**Goal**
Every line from the first one to the line containing "they are sewn." should be echoed exactly; leave out the rest.

**Information provided**
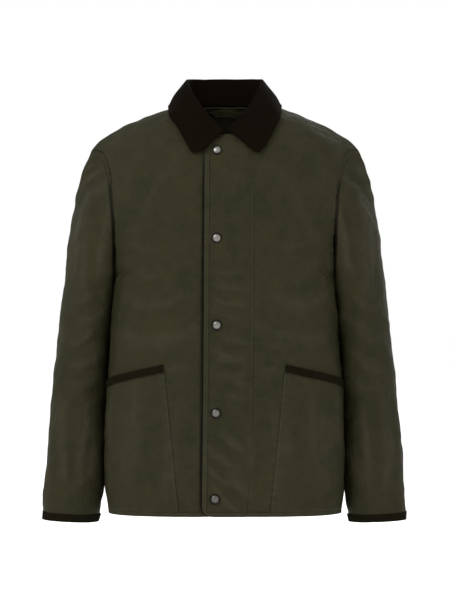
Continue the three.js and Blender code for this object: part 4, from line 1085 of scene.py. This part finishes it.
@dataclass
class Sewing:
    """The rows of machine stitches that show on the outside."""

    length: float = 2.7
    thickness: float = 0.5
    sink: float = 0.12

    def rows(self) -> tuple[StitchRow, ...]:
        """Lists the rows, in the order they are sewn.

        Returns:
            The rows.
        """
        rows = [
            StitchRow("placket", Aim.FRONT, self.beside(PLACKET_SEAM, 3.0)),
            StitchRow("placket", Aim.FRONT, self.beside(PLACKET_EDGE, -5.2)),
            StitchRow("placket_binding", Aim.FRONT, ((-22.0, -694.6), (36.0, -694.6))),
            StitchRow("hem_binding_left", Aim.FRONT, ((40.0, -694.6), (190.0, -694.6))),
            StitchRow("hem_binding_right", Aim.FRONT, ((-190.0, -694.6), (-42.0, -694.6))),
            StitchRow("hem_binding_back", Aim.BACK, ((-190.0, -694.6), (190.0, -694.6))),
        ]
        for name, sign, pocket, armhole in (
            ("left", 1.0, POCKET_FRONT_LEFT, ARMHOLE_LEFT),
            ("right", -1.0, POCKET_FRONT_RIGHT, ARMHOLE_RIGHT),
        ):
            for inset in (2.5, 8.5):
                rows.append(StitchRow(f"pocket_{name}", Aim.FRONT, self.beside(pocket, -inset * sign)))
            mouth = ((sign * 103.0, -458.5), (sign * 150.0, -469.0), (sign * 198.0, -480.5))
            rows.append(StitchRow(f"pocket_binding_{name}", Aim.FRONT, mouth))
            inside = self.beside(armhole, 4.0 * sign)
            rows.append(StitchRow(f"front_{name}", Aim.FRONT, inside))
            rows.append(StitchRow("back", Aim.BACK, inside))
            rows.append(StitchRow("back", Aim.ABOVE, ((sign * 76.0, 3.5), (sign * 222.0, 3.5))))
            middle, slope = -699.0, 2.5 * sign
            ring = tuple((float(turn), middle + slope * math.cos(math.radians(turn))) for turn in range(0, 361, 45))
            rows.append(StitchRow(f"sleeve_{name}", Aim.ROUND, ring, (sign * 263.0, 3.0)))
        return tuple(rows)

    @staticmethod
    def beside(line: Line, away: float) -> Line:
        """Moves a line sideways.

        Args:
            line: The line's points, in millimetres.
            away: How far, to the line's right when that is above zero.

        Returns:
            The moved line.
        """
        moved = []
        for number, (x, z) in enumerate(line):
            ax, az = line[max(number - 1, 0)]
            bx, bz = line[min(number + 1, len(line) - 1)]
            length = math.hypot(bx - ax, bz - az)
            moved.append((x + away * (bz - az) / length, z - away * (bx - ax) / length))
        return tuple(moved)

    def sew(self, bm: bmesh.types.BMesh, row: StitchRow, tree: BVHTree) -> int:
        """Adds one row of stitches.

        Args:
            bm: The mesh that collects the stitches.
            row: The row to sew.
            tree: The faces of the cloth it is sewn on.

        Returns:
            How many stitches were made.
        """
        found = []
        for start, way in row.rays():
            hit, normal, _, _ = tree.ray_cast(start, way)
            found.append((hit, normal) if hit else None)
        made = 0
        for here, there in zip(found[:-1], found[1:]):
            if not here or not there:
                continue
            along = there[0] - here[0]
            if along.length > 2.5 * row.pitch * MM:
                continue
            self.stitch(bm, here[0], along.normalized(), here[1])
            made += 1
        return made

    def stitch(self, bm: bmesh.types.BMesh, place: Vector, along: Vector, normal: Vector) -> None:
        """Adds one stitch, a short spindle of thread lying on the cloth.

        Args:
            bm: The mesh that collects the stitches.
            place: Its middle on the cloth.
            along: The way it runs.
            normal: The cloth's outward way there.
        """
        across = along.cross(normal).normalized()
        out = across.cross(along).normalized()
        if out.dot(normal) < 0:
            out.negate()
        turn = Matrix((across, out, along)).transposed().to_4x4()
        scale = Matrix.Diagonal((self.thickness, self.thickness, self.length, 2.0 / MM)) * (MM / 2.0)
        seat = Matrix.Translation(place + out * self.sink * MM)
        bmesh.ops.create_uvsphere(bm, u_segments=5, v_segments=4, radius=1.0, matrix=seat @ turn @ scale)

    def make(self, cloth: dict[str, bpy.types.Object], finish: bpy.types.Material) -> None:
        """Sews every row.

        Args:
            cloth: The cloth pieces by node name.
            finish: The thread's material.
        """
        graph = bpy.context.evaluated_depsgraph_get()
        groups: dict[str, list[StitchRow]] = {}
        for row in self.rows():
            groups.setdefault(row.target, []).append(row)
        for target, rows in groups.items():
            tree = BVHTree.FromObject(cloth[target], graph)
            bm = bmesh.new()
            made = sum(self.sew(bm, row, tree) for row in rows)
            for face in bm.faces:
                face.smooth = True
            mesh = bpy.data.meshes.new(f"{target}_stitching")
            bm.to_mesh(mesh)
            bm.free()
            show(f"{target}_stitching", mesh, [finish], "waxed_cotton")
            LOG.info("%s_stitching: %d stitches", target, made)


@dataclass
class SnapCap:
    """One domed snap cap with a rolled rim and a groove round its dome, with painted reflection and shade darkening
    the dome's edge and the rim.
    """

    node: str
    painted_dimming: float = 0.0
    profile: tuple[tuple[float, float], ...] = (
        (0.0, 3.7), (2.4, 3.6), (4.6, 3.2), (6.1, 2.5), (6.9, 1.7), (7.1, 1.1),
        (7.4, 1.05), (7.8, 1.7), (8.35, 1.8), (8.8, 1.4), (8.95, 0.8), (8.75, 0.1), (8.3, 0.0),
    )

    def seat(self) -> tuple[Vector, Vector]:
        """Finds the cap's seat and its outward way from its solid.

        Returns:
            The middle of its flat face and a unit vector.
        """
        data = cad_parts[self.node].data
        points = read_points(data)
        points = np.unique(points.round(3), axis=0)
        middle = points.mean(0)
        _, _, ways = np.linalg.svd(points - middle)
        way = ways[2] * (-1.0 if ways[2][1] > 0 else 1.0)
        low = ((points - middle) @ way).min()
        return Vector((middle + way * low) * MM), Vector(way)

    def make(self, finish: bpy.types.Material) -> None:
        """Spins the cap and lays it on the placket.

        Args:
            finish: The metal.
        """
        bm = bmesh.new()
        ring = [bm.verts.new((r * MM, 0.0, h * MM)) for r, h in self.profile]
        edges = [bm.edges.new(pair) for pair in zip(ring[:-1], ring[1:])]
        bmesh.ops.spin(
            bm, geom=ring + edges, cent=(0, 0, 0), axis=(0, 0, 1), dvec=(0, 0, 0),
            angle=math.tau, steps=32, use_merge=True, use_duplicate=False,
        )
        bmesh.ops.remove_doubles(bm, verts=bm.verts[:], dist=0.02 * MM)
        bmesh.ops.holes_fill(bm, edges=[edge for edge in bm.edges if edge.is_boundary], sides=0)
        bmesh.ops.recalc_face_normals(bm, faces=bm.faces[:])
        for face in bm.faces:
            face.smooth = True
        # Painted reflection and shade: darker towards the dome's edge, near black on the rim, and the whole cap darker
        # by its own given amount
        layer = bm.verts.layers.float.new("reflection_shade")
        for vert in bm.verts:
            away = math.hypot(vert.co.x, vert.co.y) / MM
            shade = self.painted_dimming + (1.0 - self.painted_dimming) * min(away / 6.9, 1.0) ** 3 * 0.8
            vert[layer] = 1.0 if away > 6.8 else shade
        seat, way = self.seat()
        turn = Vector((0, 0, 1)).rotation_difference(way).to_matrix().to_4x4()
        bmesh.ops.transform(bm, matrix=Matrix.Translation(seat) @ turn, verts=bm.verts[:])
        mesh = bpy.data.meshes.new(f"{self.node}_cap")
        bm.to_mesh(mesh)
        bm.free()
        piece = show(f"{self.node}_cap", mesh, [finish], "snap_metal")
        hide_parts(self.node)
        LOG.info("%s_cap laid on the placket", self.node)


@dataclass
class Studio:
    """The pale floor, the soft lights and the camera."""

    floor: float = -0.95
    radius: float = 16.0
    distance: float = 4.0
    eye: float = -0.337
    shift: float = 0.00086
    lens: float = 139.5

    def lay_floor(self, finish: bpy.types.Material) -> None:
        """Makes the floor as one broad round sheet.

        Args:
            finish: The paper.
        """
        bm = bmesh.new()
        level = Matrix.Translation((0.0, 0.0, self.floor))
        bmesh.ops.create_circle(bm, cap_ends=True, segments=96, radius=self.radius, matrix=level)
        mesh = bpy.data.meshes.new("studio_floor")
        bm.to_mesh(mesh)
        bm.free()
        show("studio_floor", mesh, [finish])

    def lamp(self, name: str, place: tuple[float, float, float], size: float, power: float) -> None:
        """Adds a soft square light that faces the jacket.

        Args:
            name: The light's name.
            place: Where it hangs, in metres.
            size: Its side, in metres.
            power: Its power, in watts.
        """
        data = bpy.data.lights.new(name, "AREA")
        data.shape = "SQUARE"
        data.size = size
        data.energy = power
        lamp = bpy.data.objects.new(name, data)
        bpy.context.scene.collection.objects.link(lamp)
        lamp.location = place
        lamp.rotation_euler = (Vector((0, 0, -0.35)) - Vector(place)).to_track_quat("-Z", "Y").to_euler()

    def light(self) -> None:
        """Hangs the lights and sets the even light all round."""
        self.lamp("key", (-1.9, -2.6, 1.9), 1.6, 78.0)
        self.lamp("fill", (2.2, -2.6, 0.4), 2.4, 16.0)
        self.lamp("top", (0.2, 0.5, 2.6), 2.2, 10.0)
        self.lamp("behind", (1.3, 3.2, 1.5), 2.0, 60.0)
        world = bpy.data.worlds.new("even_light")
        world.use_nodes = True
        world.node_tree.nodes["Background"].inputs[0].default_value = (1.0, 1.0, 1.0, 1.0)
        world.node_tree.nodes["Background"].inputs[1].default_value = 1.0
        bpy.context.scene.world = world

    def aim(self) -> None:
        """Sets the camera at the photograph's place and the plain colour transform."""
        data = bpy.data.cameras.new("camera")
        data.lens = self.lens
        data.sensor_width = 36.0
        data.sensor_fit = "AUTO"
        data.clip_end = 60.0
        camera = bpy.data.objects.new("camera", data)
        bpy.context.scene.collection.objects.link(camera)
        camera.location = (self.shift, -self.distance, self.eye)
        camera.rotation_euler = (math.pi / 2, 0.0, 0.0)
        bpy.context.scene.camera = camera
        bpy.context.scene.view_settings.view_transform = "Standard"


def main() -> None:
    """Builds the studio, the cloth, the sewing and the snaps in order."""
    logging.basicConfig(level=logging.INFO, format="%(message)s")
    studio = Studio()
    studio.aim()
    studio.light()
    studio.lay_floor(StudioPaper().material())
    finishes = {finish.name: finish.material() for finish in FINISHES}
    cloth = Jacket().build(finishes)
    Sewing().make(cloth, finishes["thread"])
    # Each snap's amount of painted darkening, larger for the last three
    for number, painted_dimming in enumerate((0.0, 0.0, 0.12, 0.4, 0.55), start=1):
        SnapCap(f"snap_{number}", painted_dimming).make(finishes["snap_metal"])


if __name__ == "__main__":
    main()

**Complete response**
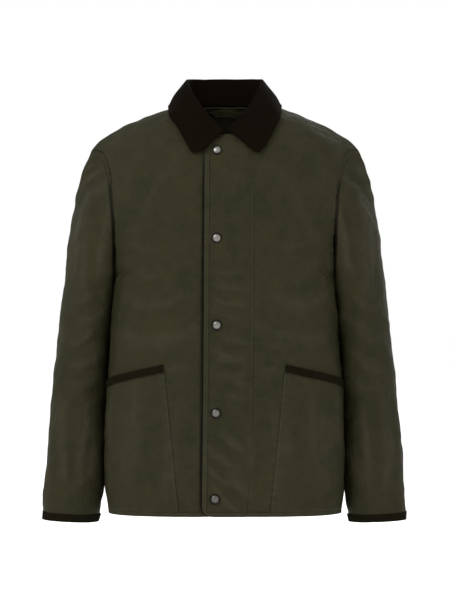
Continue the three.js and Blender code for this object: part 4, from line 1085 of scene.py. This part finishes it.
@dataclass
class Sewing:
    """The rows of machine stitches that show on the outside."""

    length: float = 2.7
    thickness: float = 0.5
    sink: float = 0.12

    def rows(self) -> tuple[StitchRow, ...]:
        """Lists the rows, in the order they are sewn.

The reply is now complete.